Grazie all’invito di Lei Liang ho avuto la fortuna di assistere ad una serata concertistica presso l’Accademia Americana a Roma, associazione la cui missione è quella di avere un centro studi in Italia per le arti e creare, attraverso dei programmi concordati, una fitta rete di relazioni, con borse di studio da elargire ai migliori elementi; una delle finalità principali dei partecipanti è l’adesione al concorso internazionale “Roma Prize” che ha già elargito premi a molti stimatissimi compositori passati per l’Accademia. In una bella serata romana, ho quindi presenziato ad uno dei due giorni di musica previsti, con un programma musicale che spaziava dal classicismo di Von Weber al tardo romantico di Franz Schereker, nonchè ad una world première del compositore Tim Brody ed alcune composizione di Liang; appositamente invitati per l’occasione, gli otto musicisti berlinesi dello Scharoun Ensemble, un gruppo di strumentisti estratti dalla Philarmonica di Berlino.
Se autori come Von Weber e Schreker erano viatici di repertorio per affrontare in maniera adeguata i gusti complessivi del pubblico in sala, le “Two satires” di Brody e le composizioni di Liang erano il dovuto contrapposto moderno; il rigore formale (in una veste camerale) dei due germanici viene presentato con le dovute compressioni, ma in definitiva conferma la mia opinione su questi autori del passato: se per Von Weber la sua perizia compositiva risulta inversamente proporzionale alle emozioni che il classicismo o il primo romanticismo seppero elargire in altri modalità e personaggi, per “Der Wind” di Schreker sembra una buona soluzione il ripescaggio dal suo repertorio di una sua pantomina che si riconette idealmente alle intuizioni di Strauss e Mahler.
E’ chiaro, tuttavia, che il momento fondamentale del concerto si riflette nelle composizioni di Lei Liang (per un profilo di questo splendido compositore vedi mio post precedente) che si snodano in tre momenti:
1) il “Gobi Gloria”, quartetto d’archi già conosciuto in fase di registrazione dal Ying Quartet, mostra l'”etnicità” della proposta: i quattro elementi (in cui la violoncellista del gruppo sembra dare un’ottima profondità di suono) amalgamano la voluta e non celata melodia popolare mongola sulla quale si basa la composizione, dimostrando che Liang (tra le altre direzioni) è un’espressione anche di quel corso di perenne avvicinamento tra tradizione orientale e occidentale, quest’ultima proiettata in una forte contemporaneità di stile.

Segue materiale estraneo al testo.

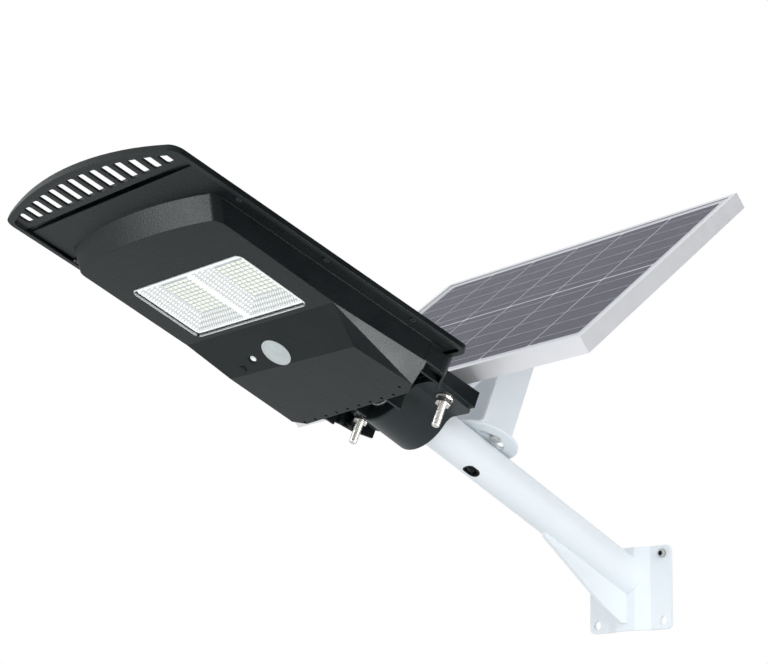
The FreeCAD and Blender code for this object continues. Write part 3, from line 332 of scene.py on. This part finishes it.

2) “My windows”, rielaborazione al piano solo dei frammenti di “Garden Eight” è l’high point del concerto: una magnifica riflessione in musica ispirata da immagini naturali ed apocalittiche (la distruzione dei mondi ad opera di una tempesta solare e il conseguento inondamento delle terre); dapprima le poche note incrociate denotano lo sguardo attendista, tristemente contemplativo dell’autore, che poi esplode in un fragore pianistico impressionante (il movimento di “Magma”) dàndo un’idea perfetta dell’incandescente situazione grazie ad una partitura pianistica di altissimo profilo tecnico, salvo poi nuovamente reintrodursi nella fase pensosa/misteriosa del movimento di “A waiting the wind to rise”.
3) “Winged creatures” è una breve composizione per harpsichord suonata dalla specialista Takae Ohnishi (moglie di Lei) assieme ad alcuni elementi dello Scharoun E., il cui presunto anonimato è un ben conosciuto frutto della contemporaneità, anche per quel che concerne le tecniche di estensione.
Unico appunto da fare è l’acustica non pienamente centrata, a tratti troppo debole, specie per le file in fondo alla sala.